Write out each line exactly as it stands, please.

(begin)

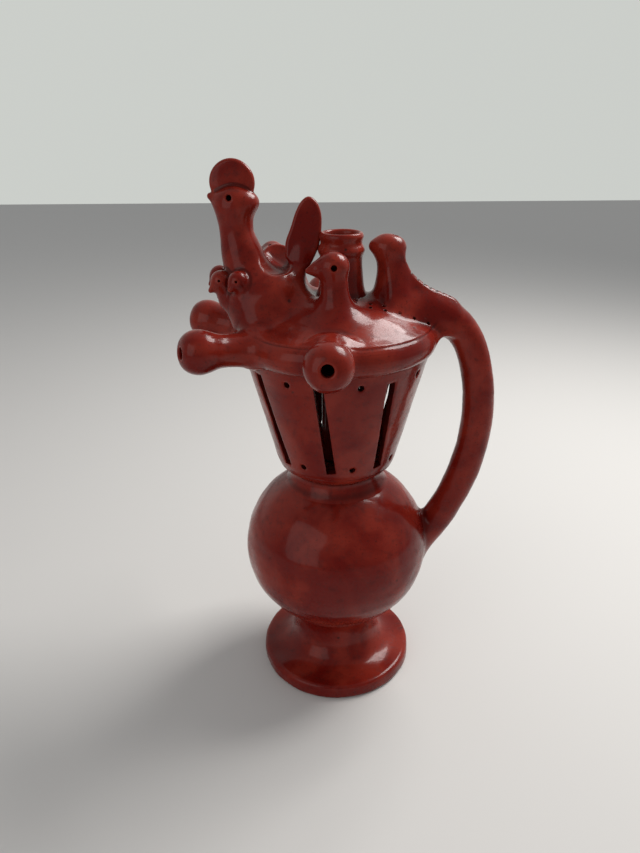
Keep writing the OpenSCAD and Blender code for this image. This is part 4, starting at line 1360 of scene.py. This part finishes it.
class JUG_OT_stage(bpy.types.Operator):
    """Set the floor, the lamps and the camera"""
    bl_idname = "jug.stage"
    bl_label = "Stage"

    def execute(self, context):
        scene = context.scene
        floor = bpy.data.meshes.new("floor")
        half = 3.0
        corners = [(-half, -half, 0), (half, -half, 0), (half, half, 0), (-half, half, 0)]
        floor.from_pydata(corners, [], [(0, 1, 2, 3)])
        made = bpy.data.objects.new("floor", floor)
        scene.collection.objects.link(made)
        paper = bpy.data.materials.new("pale_floor")
        paper.use_nodes = True
        shader = paper.node_tree.nodes["Principled BSDF"]
        shader.inputs["Base Color"].default_value = (0.66, 0.64, 0.61, 1)
        shader.inputs["Roughness"].default_value = 0.85
        floor.materials.append(paper)
        pale_world(0.38, (0.93, 0.96, 1.0))
        area_lamp("window", (0.45, 0.30, 0.78), (0, 0, 0.17), (0.45, 0.35), 7.5, (1.0, 0.99, 0.98))
        area_lamp("fill", (-0.7, -0.8, 0.55), (0, 0, 0.16), (0.9, 0.9), 2.6, (1.0, 0.97, 0.94))
        camera = bpy.data.objects.new("camera", bpy.data.cameras.new("camera"))
        right, up, forward = camera_axes()
        turn = Matrix((right, up, -forward)).transposed()
        camera.matrix_world = Matrix.Translation(CAMERA_PLACE) @ turn.to_4x4()
        camera.data.sensor_fit = "AUTO"
        camera.data.sensor_width = SENSOR_MM
        camera.data.lens = CAMERA_FOCAL_PX / IMAGE_HEIGHT_PX * SENSOR_MM
        camera.data.clip_start = 0.01
        scene.collection.objects.link(camera)
        scene.camera = camera
        scene.view_settings.view_transform = "Standard"
        return {"FINISHED"}


OPERATORS = [JUG_OT_foot, JUG_OT_belly, JUG_OT_neck, JUG_OT_collar, JUG_OT_inner_parts, JUG_OT_dome,
             JUG_OT_filler, JUG_OT_nozzles, JUG_OT_large_bird, JUG_OT_chicks, JUG_OT_small_birds,
             JUG_OT_handle, JUG_OT_stage]


class JUG_PT_panel(bpy.types.Panel):
    bl_label = "Puzzle Jug"
    bl_idname = "JUG_PT_panel"
    bl_space_type = "VIEW_3D"
    bl_region_type = "UI"
    bl_category = "Puzzle Jug"

    def draw(self, context):
        for values in (context.scene.jug_sizes, context.scene.jug_glaze):
            for name in values.__annotations__:
                self.layout.prop(values, name)
        for operator in OPERATORS:
            self.layout.operator(operator.bl_idname)


CLASSES = [JugSizes, JugGlaze, *OPERATORS, JUG_PT_panel]


def register():
    for each in CLASSES:
        bpy.utils.register_class(each)
    bpy.types.Scene.jug_sizes = bpy.props.PointerProperty(type=JugSizes)
    bpy.types.Scene.jug_glaze = bpy.props.PointerProperty(type=JugGlaze)


def unregister():
    del bpy.types.Scene.jug_glaze
    del bpy.types.Scene.jug_sizes
    for each in reversed(CLASSES):
        bpy.utils.unregister_class(each)


def main():
    register()
    for operator in OPERATORS:
        getattr(bpy.ops.jug, operator.bl_idname.split(".")[1])()


if __name__ == "__main__":
    main()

(end)

#### COMPLETE OUTPUT
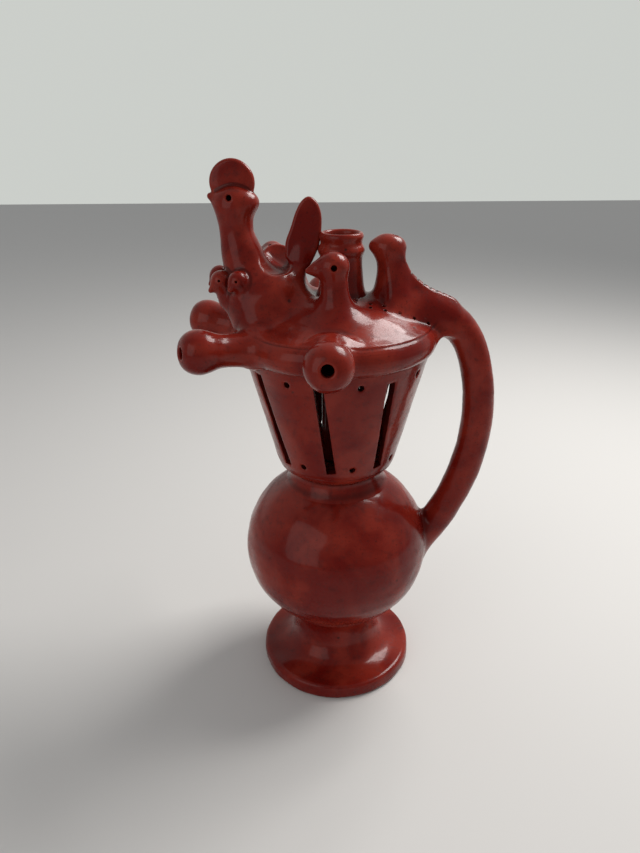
Keep writing the OpenSCAD and Blender code for this image. This is part 4, starting at line 1360 of scene.py. This part finishes it.
class JUG_OT_stage(bpy.types.Operator):
    """Set the floor, the lamps and the camera"""
    bl_idname = "jug.stage"
    bl_label = "Stage"

    def execute(self, context):
        scene = context.scene
        floor = bpy.data.meshes.new("floor")
        half = 3.0
        corners = [(-half, -half, 0), (half, -half, 0), (half, half, 0), (-half, half, 0)]
        floor.from_pydata(corners, [], [(0, 1, 2, 3)])
        made = bpy.data.objects.new("floor", floor)
        scene.collection.objects.link(made)
        paper = bpy.data.materials.new("pale_floor")
        paper.use_nodes = True
        shader = paper.node_tree.nodes["Principled BSDF"]
        shader.inputs["Base Color"].default_value = (0.66, 0.64, 0.61, 1)
        shader.inputs["Roughness"].default_value = 0.85
        floor.materials.append(paper)
        pale_world(0.38, (0.93, 0.96, 1.0))
        area_lamp("window", (0.45, 0.30, 0.78), (0, 0, 0.17), (0.45, 0.35), 7.5, (1.0, 0.99, 0.98))
        area_lamp("fill", (-0.7, -0.8, 0.55), (0, 0, 0.16), (0.9, 0.9), 2.6, (1.0, 0.97, 0.94))
        camera = bpy.data.objects.new("camera", bpy.data.cameras.new("camera"))
        right, up, forward = camera_axes()
        turn = Matrix((right, up, -forward)).transposed()
        camera.matrix_world = Matrix.Translation(CAMERA_PLACE) @ turn.to_4x4()
        camera.data.sensor_fit = "AUTO"
        camera.data.sensor_width = SENSOR_MM
        camera.data.lens = CAMERA_FOCAL_PX / IMAGE_HEIGHT_PX * SENSOR_MM
        camera.data.clip_start = 0.01
        scene.collection.objects.link(camera)
        scene.camera = camera
        scene.view_settings.view_transform = "Standard"
        return {"FINISHED"}


OPERATORS = [JUG_OT_foot, JUG_OT_belly, JUG_OT_neck, JUG_OT_collar, JUG_OT_inner_parts, JUG_OT_dome,
             JUG_OT_filler, JUG_OT_nozzles, JUG_OT_large_bird, JUG_OT_chicks, JUG_OT_small_birds,
             JUG_OT_handle, JUG_OT_stage]


class JUG_PT_panel(bpy.types.Panel):
    bl_label = "Puzzle Jug"
    bl_idname = "JUG_PT_panel"
    bl_space_type = "VIEW_3D"
    bl_region_type = "UI"
    bl_category = "Puzzle Jug"

    def draw(self, context):
        for values in (context.scene.jug_sizes, context.scene.jug_glaze):
            for name in values.__annotations__:
                self.layout.prop(values, name)
        for operator in OPERATORS:
            self.layout.operator(operator.bl_idname)


CLASSES = [JugSizes, JugGlaze, *OPERATORS, JUG_PT_panel]


def register():
    for each in CLASSES:
        bpy.utils.register_class(each)
    bpy.types.Scene.jug_sizes = bpy.props.PointerProperty(type=JugSizes)
    bpy.types.Scene.jug_glaze = bpy.props.PointerProperty(type=JugGlaze)


def unregister():
    del bpy.types.Scene.jug_glaze
    del bpy.types.Scene.jug_sizes
    for each in reversed(CLASSES):
        bpy.utils.unregister_class(each)


def main():
    register()
    for operator in OPERATORS:
        getattr(bpy.ops.jug, operator.bl_idname.split(".")[1])()


if __name__ == "__main__":
    main()